USA-FLORIDA-SHOOTING-NRA:Trayvon Martin focus overshadowing other killings: NRA chief
ST. LOUIS, Missouri (Reuters) - A top executive of the largest U.S. advocacy group for gun owners said o n S aturday that media attention on the Trayvon Martin killing in Florida has unfairly overshadowed a daily stream of other killings in cities across the country.
Speaking at the National Rifle Association's annual meeting, NRA Executive Vice President Wayne LaPierre criticized media coverage of the shooting of the teenager by neighborhood watch volunteer George Zimmerman, and coverage of gun issues in general.
"In the aftermath of one of Florida's many daily tragedies, my phone has been ringing off the hook," he said, referring to the Martin case and national media inquiries.
"The National Rifle Association will not comment on any story without a full understanding ... of all the facts," LaPierre said.
He then listed several killings in cities across the country, including one in St. Louis this week that he said have been ignored as the media focused on the Martin case.

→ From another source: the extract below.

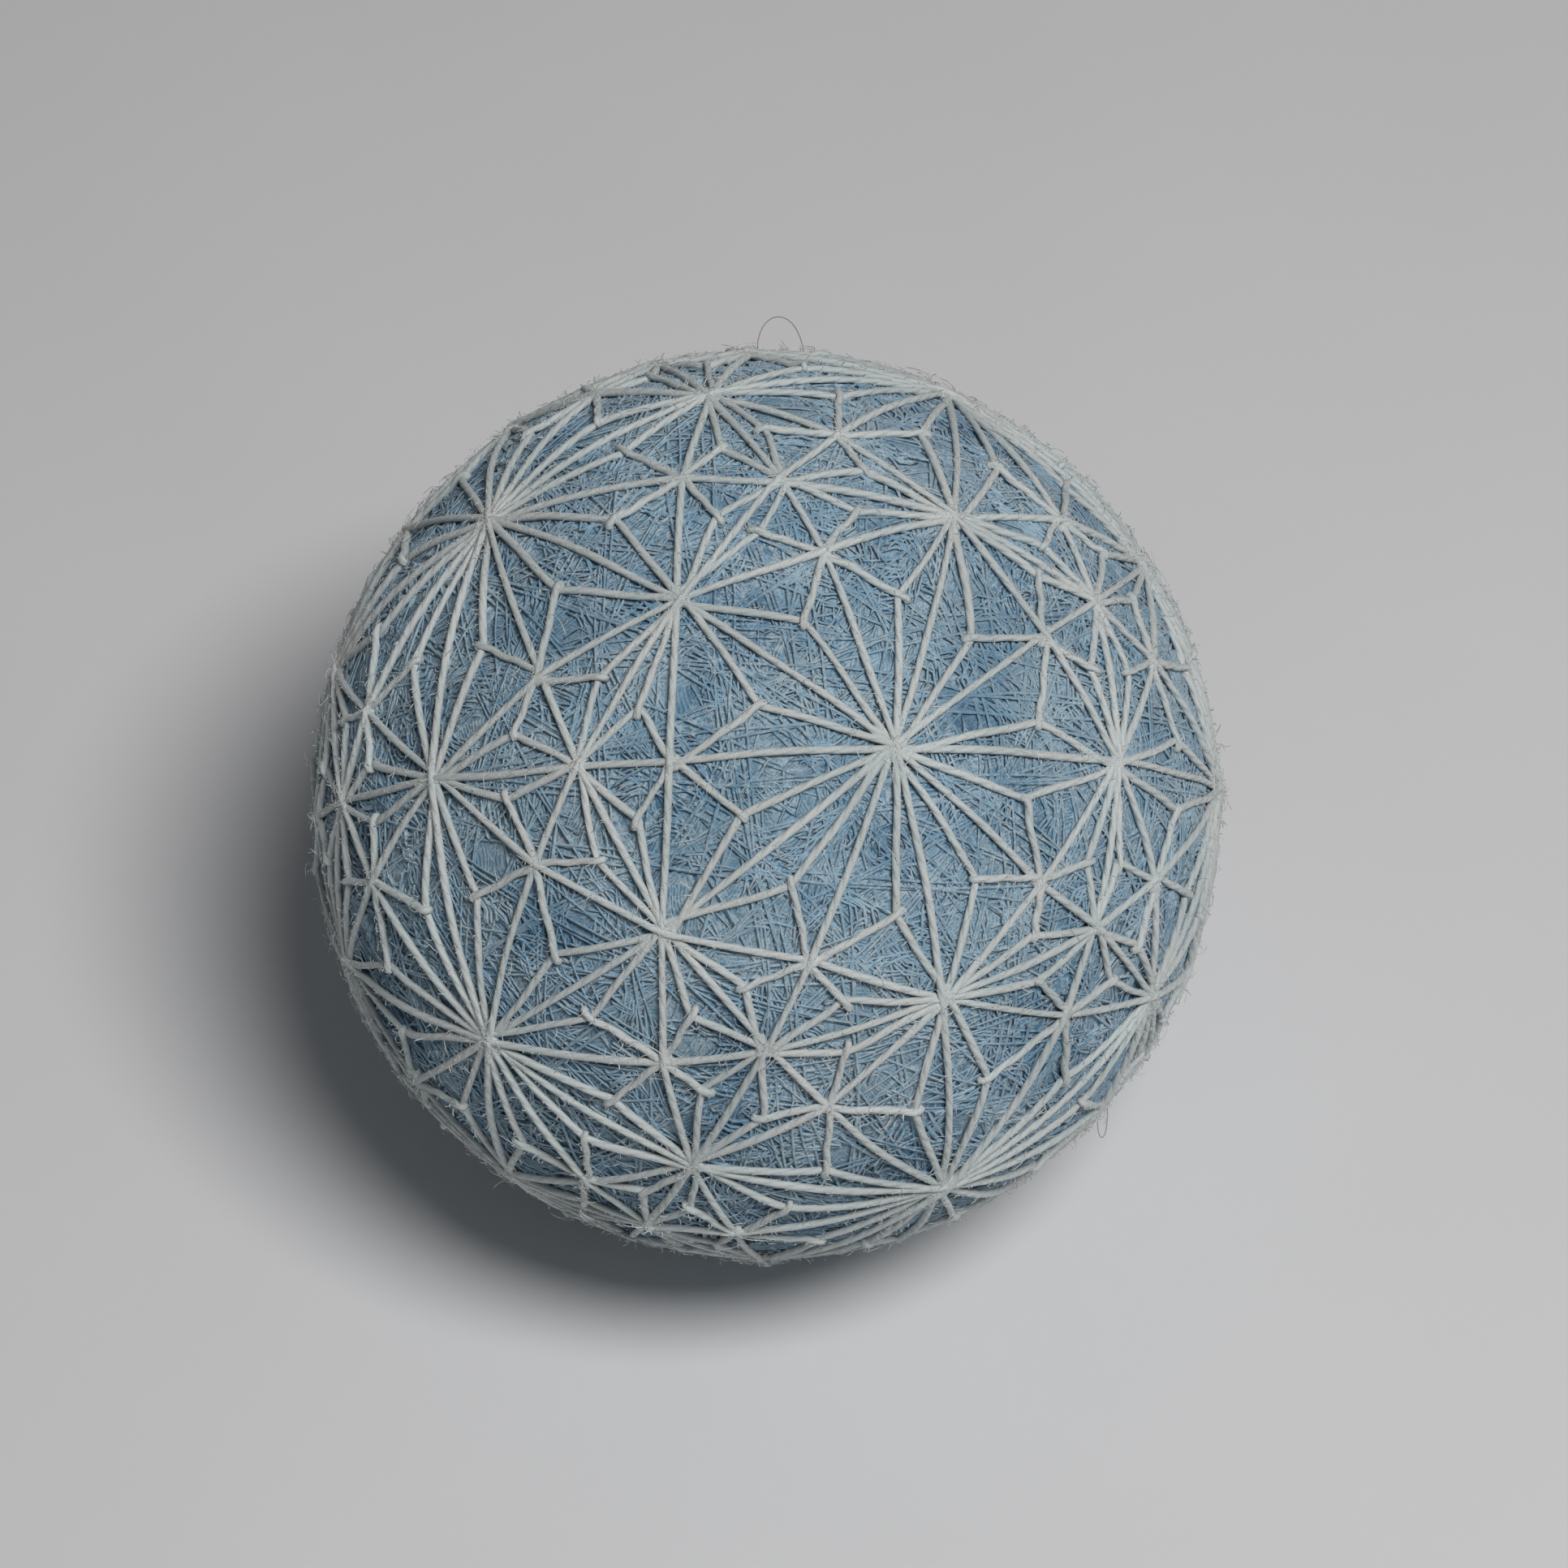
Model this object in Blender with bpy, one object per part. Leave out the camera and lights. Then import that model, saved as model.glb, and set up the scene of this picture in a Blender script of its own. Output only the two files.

"You reporters, you don't care about those people," he said of the other victims.
The Trayvon Martin case has focused national attention on so-called "Stand Your Ground" laws in a number of states that provide broader grounds to claim a shooting was in self-defense.
Police in Florida initially declined to arrest Zimmerman, citing the state's law allowing the use of deadly force when a person feels threatened. A special prosecutor earlier this week charged Zimmerman with second-degree murder.
The NRA has been the chief backer of Stand Your Ground laws. Versions of these laws, also referred to as the "Castle Doctrine" because they allow citizens to use force protect their homes, are in effect in 30 states including Florida.
At the NRA annual meeting on Saturday, the organization celebrated its success in passing the laws, showing a video to the membership of a young mother in Oklahoma, Sarah McKinley, who shot dead a knife-wielding home invader on New Year's Eve.
Authorities decided not to charge her, citing the state's law allowing the use of force in self defense.
"We always as members of the NRA Stand our Ground," LaPierre said.